09 May 2012
Heavily funded developer of thin-film PV modules could not cope with cut-throat competition, and is seeking an industrial investor.
Soltecture, the Berlin-based developer of thin-film solar modules formerly known as Sulfurcell, is the latest German photovoltaics company to go bust in the ongoing industry shake-out.
Prompted by the wider problems of manufacturing overcapacity and slack demand resulting from fast-disappearing incentives in key European markets, the collapsing price of conventional crystalline silicon solar modules has now sent a series of well-known and well-funded PV firms to the wall.
Soltecture’s executive team applied to open insolvency proceedings on May 9, wrote the company in a press release. The responsible insolvency court in Berlin Charlottenburg has appointed Hartwig Albers from the law firm Brinkmann & Partner as the preliminary insolvency administrator.
Soltecture, which specializes in copper indium gallium selenide (CIGS) PV modules, had attracted €18.8 million in equity funding as recently as January 2011, in a round led by Intel Capital that took total funding in the company to beyond the €100 million mark.
It has also built a module production facility with a capacity of 35 MW and demonstrated record-breaking efficiencies for commercially viable thin-film products. But all of that progress, not to mention a listing in last year's "Cleantech 100" list, has counted for precious little in the face of a collapsing market.

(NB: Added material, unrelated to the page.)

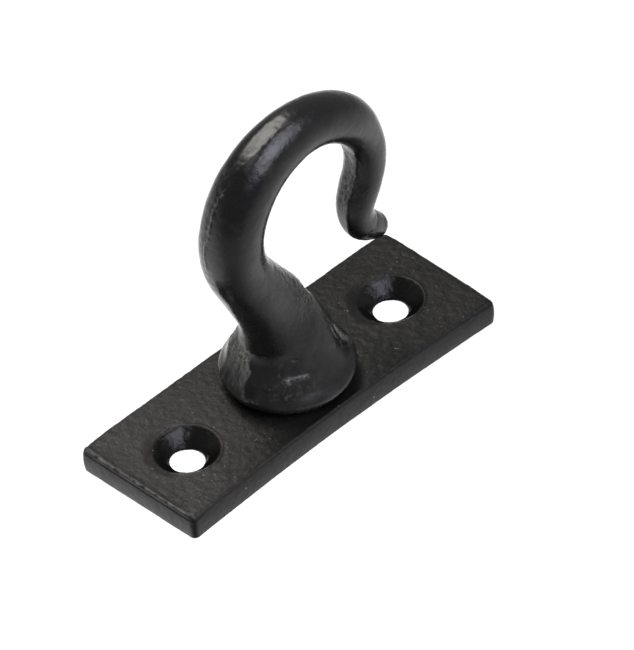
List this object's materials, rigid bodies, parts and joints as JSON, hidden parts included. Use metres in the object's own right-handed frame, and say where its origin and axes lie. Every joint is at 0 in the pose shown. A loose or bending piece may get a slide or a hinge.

In February, CEO Nikolaus Meyer had suggested that Soltecture was involved in negotiations with several Asian companies looking for a strategic partnership. “The discussions are at an advanced stage with a number of parties and we are very confident about closing a deal soon,” he had said at the time. Clearly that deal did not happen:
“Having extensively explored new financing options, the executive management saw no other viable option for averting the company’s impending insolvency at the present time,” read Soltecture’s statement.“The high surplus capacity on the market has led to a dramatic drop in solar module prices, which - despite the company’s greatest efforts to further reduce costs - could not be compensated.”
Although the company’s future appears bleak, Meyer did hold out some hope that the recent negotiations for a sale may yet find success in the form of a rescue by an industrial investor willing to continue operations at Soltecture’s Adlershof headquarters:
“This is a tough day for our company,” said the CEO. “However, the discussions over the last month make me extremely confident that with our technology we will be able to secure a new, strong partner as a shareholder. We will be working together closely with our insolvency administrator, Hartwig Albers, to successfully negotiate an agreement with an industrial investor as quickly as possible”.
Soltecture is just the latest in a series of high-profile insolvencies to hit the previously all-conquering German PV sector, following the collapse of Q-Cells, Odersun and Solon, among others. Last year’s name-change from Sulfurcell to Soltecture reflected the company’s desire to target architects, who it was hoped would design the firm's energy-generating technology into new building-integrated photovoltaics (BIPV) schemes. But that market is yet to take off in any meaningful way.